++++ Dataset section

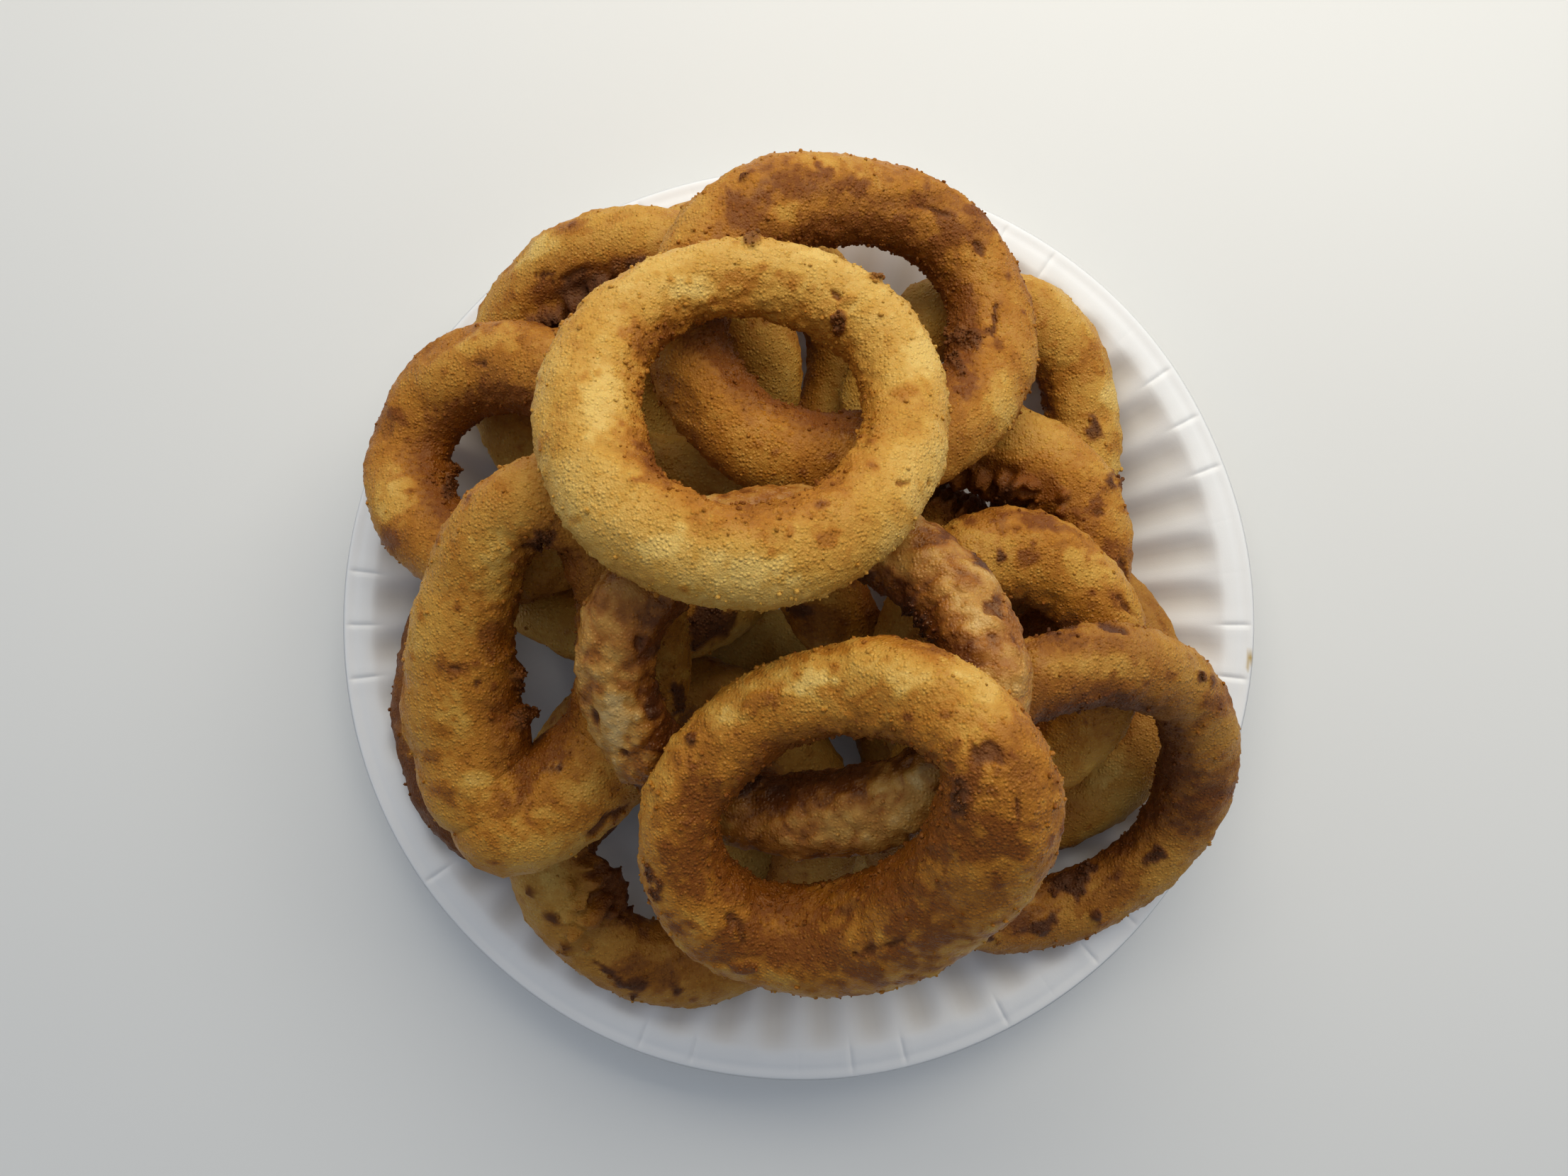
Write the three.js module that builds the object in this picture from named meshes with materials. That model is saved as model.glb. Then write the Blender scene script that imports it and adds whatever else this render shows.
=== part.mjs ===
// A side of fried onion rings heaped on a round fluted paper plate.
// Millimetres, +Z up. The origin is the centre of the plate's flat underside.
// Each ring is one battered and crumbed hoop of onion. The rings are laid on the plate one
// after another, from the lowest to the topmost, and each sinks until it rests on what lies under it.

import * as THREE from "three";

const FULL_TURN = 2 * Math.PI;

// The plate: pressed white paper, flat in the middle, with a fluted wall and a narrow brim.
const PLATE_RADIUS = 114.5;
const BASE_RADIUS = 75;
const BRIM_RADIUS = 106.5;
const PLATE_HEIGHT = 19.5;
const PAPER = 0.8;
const LIP_DROP = 1.4;
const FLUTES = 52;
const FLUTE_DEPTH = 1.7;
const STEPS_PER_FLUTE = 4;
const WALL_STEPS = 4;

// The heap, from the lowest ring to the topmost: the middle of each ring seen from above, its
// outside length and width, the turn of its length from +X in degrees, and the thickness of its tube.
// A ring with a heavy side, given as its bearing from +X, is thicker there by that share, and as
// much thinner opposite.
const RINGS = [
  { name: "ring_back_low", x: -16, y: 67.5, long: 75, wide: 74, turn: 0, thick: 19 },
  { name: "ring_left_low", x: -68.5, y: -18.5, long: 88, wide: 65, turn: 90, thick: 18.5 },
  { name: "ring_right_low", x: 58, y: -19, long: 85, wide: 74, turn: 43, thick: 19 },
  { name: "ring_middle_low", x: -3, y: -33, long: 75, wide: 74, turn: 90, thick: 20 },
  { name: "ring_back_left", x: -41, y: 61, long: 82, wide: 75, turn: 0, thick: 18.5 },
  { name: "ring_back_right", x: 45, y: 48, long: 81, wide: 71, turn: 90, thick: 19 },
  { name: "ring_front_left", x: -28, y: -50.5, long: 88, wide: 84, turn: 100, thick: 20 },
  { name: "ring_inner_left", x: -40, y: 18.5, long: 73, wide: 57, turn: 0, thick: 18.5 },
  { name: "ring_right", x: 36, y: 17, long: 85, wide: 77, turn: 0, thick: 19 },
  { name: "ring_left", x: -68, y: 38, long: 69, wide: 65, turn: 0, thick: 20 },
  { name: "ring_inner_right", x: 47, y: -8.5, long: 71, wide: 64, turn: 90, thick: 20 },
  { name: "ring_front_right", x: 58, y: -39, long: 90, wide: 79, turn: 29, thick: 17 },
  { name: "ring_long_left", x: -55, y: -6.5, long: 91, wide: 60.5, turn: 82, thick: 23,
    heavy: 0.16, heavySide: 272 },
  { name: "ring_back_top", x: 10, y: 67, long: 90, wide: 81, turn: 8, thick: 20 },
  { name: "ring_wide_middle", x: -1, y: -8, long: 91, wide: 77, turn: 0, thick: 17 },
  { name: "ring_topmost", x: -10.5, y: 44.5, long: 83, wide: 77, turn: 10, thick: 18.5,
    heavy: 0.11, heavySide: 225 },
  { name: "ring_front_top", x: 5.4, y: -36.6, long: 83.5, wide: 70.5, turn: 34, thick: 20,
    heavy: 0.2, heavySide: 310 },
];

// How unevenly a hoop of onion grows and batters: the wander of its line and of its thickness.
const LINE_WANDER = 0.018;
const TUBE_WANDER = 0.05;
const WANDER_WAVES = [2, 3, 4, 5];

// A hoop lies a little flatter than its tube is wide.
const FLATNESS = 0.78;

// How the heap packs: the clear gap between crusts, and how a soft ring sinks, tips and bends.
const CRUST_GAP = 0.6;
const SETTLE_POINTS = 56;
const SETTLE_ROUNDS = 1600;
const FIRST_SINK = 0.6;
const SINK_FADE = 0.996;
const BEND_EASE = 0.2;

// How finely the solids are faceted: steps round a ring, and sides round its tube.
const RING_STEPS = 28;
const TUBE_SIDES = 8;

const CRUST_COLOUR = 0xc98a3c;
const PAPER_COLOUR = 0xf2f1ec;

// A repeatable draw of numbers from 0 to 1, one series for each seed.
function drawFrom(seed) {
  let state = Math.imul(seed, 0x9e3779b9);
  return () => {
    state = (state + 0x6d2b79f5) | 0;
    let mixed = Math.imul(state ^ (state >>> 15), 1 | state);
    mixed = (mixed + Math.imul(mixed ^ (mixed >>> 7), 61 | mixed)) ^ mixed;
    return ((mixed ^ (mixed >>> 14)) >>> 0) / 4294967296;
  };
}

// A smooth closed wander round a ring, of about the given size, as a function of the angle.
function wanderOf(draw, size) {
  const waves = WANDER_WAVES.map((times) => {
    const phase = FULL_TURN * draw();
    const swing = (size * 2 * draw()) / times;
    return (angle) => swing * Math.cos(times * angle + phase);
  });
  return (angle) => waves.reduce((sum, wave) => sum + wave(angle), 0);
}

// The rise of the plate's wall at the crest of its flutes, from 0 at the base to 1 at the brim:
// it leaves the base in a soft curve and rounds over at the top.
function wallRise(radius) {
  const along = THREE.MathUtils.clamp((radius - BASE_RADIUS) / (BRIM_RADIUS - BASE_RADIUS), 0, 1);
  return 0.5 * along + 0.5 * THREE.MathUtils.smoothstep(along, 0, 1);
}

// The upper face of the plate at the crest of its flutes.
function plateTop(radius) {
  const pastBrim = Math.max(radius - BRIM_RADIUS, 0) / (PLATE_RADIUS - BRIM_RADIUS);
  return PAPER + (PLATE_HEIGHT - PAPER) * wallRise(radius) - LIP_DROP * pastBrim * pastBrim;
}

// How far a flute lies below that crest: rounded troughs with sharp crests between them,
// which deepen up the wall and end in a scallop under the brim.
function fluteDrop(radius, angle) {
  const along = (radius - BASE_RADIUS) / (BRIM_RADIUS - BASE_RADIUS);
  const up = THREE.MathUtils.smoothstep(along, 0, 0.6) * (1 - THREE.MathUtils.smoothstep(along, 0.85, 1));
  return FLUTE_DEPTH * up * Math.abs(Math.sin((FLUTES * angle) / 2));
}

// The plate is one skin of paper: a closed profile is turned round the axis, and its wall is then
// fluted.
function makePlate() {
  const wallStep = (BRIM_RADIUS - BASE_RADIUS) / WALL_STEPS;
  const wall = Array.from({ length: WALL_STEPS + 1 }, (_, i) => BASE_RADIUS + wallStep * i);
  const stations = [0, ...wall, (BRIM_RADIUS + PLATE_RADIUS) / 2, PLATE_RADIUS];
  const top = stations.map((radius) => new THREE.Vector2(radius, plateTop(radius)));
  const underside = stations.map((radius) => new THREE.Vector2(radius, plateTop(radius) - PAPER));
  const geometry = new THREE.LatheGeometry([...underside, ...top.reverse()], FLUTES * STEPS_PER_FLUTE);
  geometry.rotateX(Math.PI / 2);
  const place = geometry.getAttribute("position");
  for (let i = 0; i < place.count; i++) {
    const radius = Math.hypot(place.getX(i), place.getY(i));
    const angle = Math.atan2(place.getY(i), place.getX(i));
    place.setZ(i, place.getZ(i) - fluteDrop(radius, angle));
  }
  return geometry;
}

// A ring's line and thickness seen from above, as even steps of angle. Heights come when it settles.
function layOut(ring, seed) {
  const draw = drawFrom(seed);
  const lineWander = wanderOf(draw, LINE_WANDER);
  const tubeWander = wanderOf(draw, TUBE_WANDER);
  const turn = THREE.MathUtils.degToRad(ring.turn);
  const halfLong = (ring.long - ring.thick) / 2;
  const halfWide = (ring.wide - ring.thick) / 2;
  return Array.from({ length: SETTLE_POINTS }, (_, i) => {
    const angle = (FULL_TURN * i) / SETTLE_POINTS;
    const swell = 1 + lineWander(angle);
    const fromHeavy = angle + turn - THREE.MathUtils.degToRad(ring.heavySide ?? 0);
    const lean = (ring.heavy ?? 0) * Math.cos(fromHeavy);
    const along = halfLong * swell * Math.cos(angle);
    const across = halfWide * swell * Math.sin(angle);
    return {
      x: ring.x + along * Math.cos(turn) - across * Math.sin(turn),
      y: ring.y + along * Math.sin(turn) + across * Math.cos(turn),
      tube: (ring.thick / 2) * (1 + lean + tubeWander(angle)),
    };
  });
}

// The lowest height at which a point of a ring's line clears the plate.
function heightOnPlate({ x, y, tube }) {
  const radius = Math.hypot(x, y);
  const reach = tube + CRUST_GAP;
  let height = PAPER + FLATNESS * reach;
  for (let aside = -reach; aside <= reach; aside += reach / 12) {
    const under = Math.min(Math.abs(radius + aside), PLATE_RADIUS);
    const apart = reach * reach - (under - radius) ** 2;
    if (apart > 0) height = Math.max(height, plateTop(under) + FLATNESS * Math.sqrt(apart));
  }
  return height;
}

// The lowest height at which it clears the rings that already lie there.
function heightOnRings({ x, y, tube }, settled) {
  let height = 0;
  for (const other of settled.flat()) {
    const reach = tube + other.tube + CRUST_GAP;
    const apart = reach * reach - (x - other.x) ** 2 - (y - other.y) ** 2;
    if (apart > 0) height = Math.max(height, other.z + FLATNESS * Math.sqrt(apart));
  }
  return height;
}

// A ring sinks under its weight, tips and bends a little, until it rests on what is under it.
function settle(points, ring, settled) {
  const lowest = points.map((point) => Math.max(heightOnPlate(point), heightOnRings(point, settled)));
  const span = ring.long / 2;
  const moves = points.map(({ x, y }) => {
    const east = (x - ring.x) / span;
    const north = (y - ring.y) / span;
    return [1, east, north, east * east - north * north, 2 * east * north];
  });
  const ease = [1, 1, 1, BEND_EASE, BEND_EASE];
  const held = [Math.max(...lowest), 0, 0, 0, 0];
  const heightAt = (move) => move.reduce((sum, share, k) => sum + share * held[k], 0);
  let sink = FIRST_SINK;
  for (let round = 0; round < SETTLE_ROUNDS; round++) {
    held[0] -= sink;
    sink *= SINK_FADE;
    moves.forEach((move, i) => {
      const depth = lowest[i] - heightAt(move);
      if (depth <= 0) return;
      const give = move.reduce((sum, share, k) => sum + ease[k] * share * share, 0);
      move.forEach((share, k) => (held[k] += (ease[k] * share * depth) / give));
    });
  }
  held[0] += Math.max(...moves.map((move, i) => lowest[i] - heightAt(move)), 0);
  return points.map((point, i) => ({ ...point, z: heightAt(moves[i]) }));
}

// The crust of a ring: a torus whose vertices follow the ring's own line and thickness.
function makeRing(line) {
  const geometry = new THREE.TorusGeometry(1, 0.5, TUBE_SIDES, RING_STEPS);
  const place = geometry.getAttribute("position");
  const stride = line.length / RING_STEPS;
  const at = (i) => line[((i % line.length) + line.length) % line.length];
  const up = new THREE.Vector3(0, 0, 1);
  for (let step = 0; step <= RING_STEPS; step++) {
    const here = at((step % RING_STEPS) * stride);
    const before = at((step % RING_STEPS) * stride - 1);
    const after = at((step % RING_STEPS) * stride + 1);
    const rise = (after.z - before.z) / FLATNESS;
    const ahead = new THREE.Vector3(after.x - before.x, after.y - before.y, rise).normalize();
    const outward = new THREE.Vector3().crossVectors(ahead, up).normalize();
    const crown = new THREE.Vector3().crossVectors(outward, ahead);
    for (let side = 0; side <= TUBE_SIDES; side++) {
      const roll = (FULL_TURN * (side % TUBE_SIDES)) / TUBE_SIDES;
      const out = here.tube * Math.cos(roll);
      const over = here.tube * Math.sin(roll);
      const x = here.x + out * outward.x + over * crown.x;
      const y = here.y + out * outward.y + over * crown.y;
      const z = here.z + FLATNESS * over * crown.z;
      place.setXYZ(side * (RING_STEPS + 1) + step, x, y, z);
    }
  }
  return geometry;
}

const heap = new THREE.Group();
const paper = new THREE.MeshStandardMaterial({ color: PAPER_COLOUR, roughness: 0.85, metalness: 0 });
const plate = new THREE.Mesh(makePlate(), paper);
plate.name = "paper_plate";
heap.add(plate);

const settled = [];
RINGS.forEach((ring, order) => {
  const line = settle(layOut(ring, order + 1), ring, settled);
  settled.push(line);
  const crust = new THREE.MeshStandardMaterial({ color: CRUST_COLOUR, roughness: 0.75, metalness: 0 });
  const mesh = new THREE.Mesh(makeRing(line), crust);
  mesh.name = ring.name;
  heap.add(mesh);
});

export default heap;
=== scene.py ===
import itertools
import math

import bmesh
import bpy
import numpy as np
from mathutils.kdtree import KDTree
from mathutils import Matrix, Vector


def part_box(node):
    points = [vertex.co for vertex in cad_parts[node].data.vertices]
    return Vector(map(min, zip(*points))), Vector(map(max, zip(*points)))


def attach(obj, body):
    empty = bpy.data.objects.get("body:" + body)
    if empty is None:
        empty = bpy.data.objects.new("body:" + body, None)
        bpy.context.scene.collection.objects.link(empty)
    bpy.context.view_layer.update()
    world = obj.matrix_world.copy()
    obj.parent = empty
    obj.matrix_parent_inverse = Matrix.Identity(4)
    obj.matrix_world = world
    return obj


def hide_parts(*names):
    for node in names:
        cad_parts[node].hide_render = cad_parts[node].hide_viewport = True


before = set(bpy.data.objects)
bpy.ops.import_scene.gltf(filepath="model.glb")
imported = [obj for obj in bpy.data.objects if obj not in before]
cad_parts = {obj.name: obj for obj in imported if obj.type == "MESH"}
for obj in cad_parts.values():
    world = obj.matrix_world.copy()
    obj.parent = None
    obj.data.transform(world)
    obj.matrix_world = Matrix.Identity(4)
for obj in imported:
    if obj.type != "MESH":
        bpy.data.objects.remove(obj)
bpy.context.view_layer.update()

# The photographer's place: a phone held flat over the table, a little left of and behind the
# plate's middle, looking straight down through its wide lens.
MM = 0.001
LENS_ABOVE_TABLE = 314
LENS_RIGHT_OF_PLATE = -3.6
LENS_BEHIND_PLATE = 9.3
FILM_WIDTH = 36
LENS_LENGTH = 27.03
PICTURE_WIDTH = 2212
PICTURE_MIDDLE = (1106, 829.5)

phone = bpy.data.objects.new("phone", bpy.data.cameras.new("phone"))
bpy.context.scene.collection.objects.link(phone)
phone.location = (LENS_RIGHT_OF_PLATE * MM, LENS_BEHIND_PLATE * MM, LENS_ABOVE_TABLE * MM)
phone.data.sensor_width = FILM_WIDTH
phone.data.lens = LENS_LENGTH
phone.data.clip_start = 0.01
bpy.context.scene.camera = phone
bpy.context.scene.view_settings.view_transform = "Standard"


# The plate. One round of white paper board, pressed hot between dies: a flat middle, a wall of
# deep flutes that takes up the slack of the paper, and a narrow brim with its edge turned.
PLATE_RADIUS = 114.5
FLAT_RADIUS = 75
BRIM_RADIUS = 106.5
PLATE_HEIGHT = 19.5
PAPER = 0.8
LIP_DROP = 1.4
LIP_GROOVE_AT = 111.4
LIP_GROOVE = 0.22
LIP_BEAD_AT = 113.6
LIP_BEAD = 0.2
FLUTES = 52
FLUTE_DEPTH = 1.7
FLUTE_START = 17
FLUTE_END = 6.5
FLUTE_STEPS = np.array([0, 0.02, 0.05, 0.11, 0.22, 0.4, 0.6, 0.78, 0.89, 0.95, 0.98])
CREASE_DEPTH = 0.35
CREASE_WIDTH = 0.03
FLAT_CREASES = 0.55
BRIM_WAVE = 0.25
PAPER_WHITE = (0.84, 0.84, 0.845, 1)
PAPER_CLOUD = (0.80, 0.80, 0.80, 1)
# The grey-beige painted into the flute bowls as painted shade.
FLUTE_SHADE_PAPER = (0.72, 0.69, 0.65, 1)
CRUMB_ON_PAPER = (0.48, 0.32, 0.08, 1)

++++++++

Task objective:
Can you repeat, word for word, every line above from the one containing "const settled = [];" down to the one containing "for node in", including both?

Answer to this problem:
const settled = [];
RINGS.forEach((ring, order) => {
  const line = settle(layOut(ring, order + 1), ring, settled);
  settled.push(line);
  const crust = new THREE.MeshStandardMaterial({ color: CRUST_COLOUR, roughness: 0.75, metalness: 0 });
  const mesh = new THREE.Mesh(makeRing(line), crust);
  mesh.name = ring.name;
  heap.add(mesh);
});

export default heap;
=== scene.py ===
import itertools
import math

import bmesh
import bpy
import numpy as np
from mathutils.kdtree import KDTree
from mathutils import Matrix, Vector


def part_box(node):
    points = [vertex.co for vertex in cad_parts[node].data.vertices]
    return Vector(map(min, zip(*points))), Vector(map(max, zip(*points)))


def attach(obj, body):
    empty = bpy.data.objects.get("body:" + body)
    if empty is None:
        empty = bpy.data.objects.new("body:" + body, None)
        bpy.context.scene.collection.objects.link(empty)
    bpy.context.view_layer.update()
    world = obj.matrix_world.copy()
    obj.parent = empty
    obj.matrix_parent_inverse = Matrix.Identity(4)
    obj.matrix_world = world
    return obj


def hide_parts(*names):
    for node in names:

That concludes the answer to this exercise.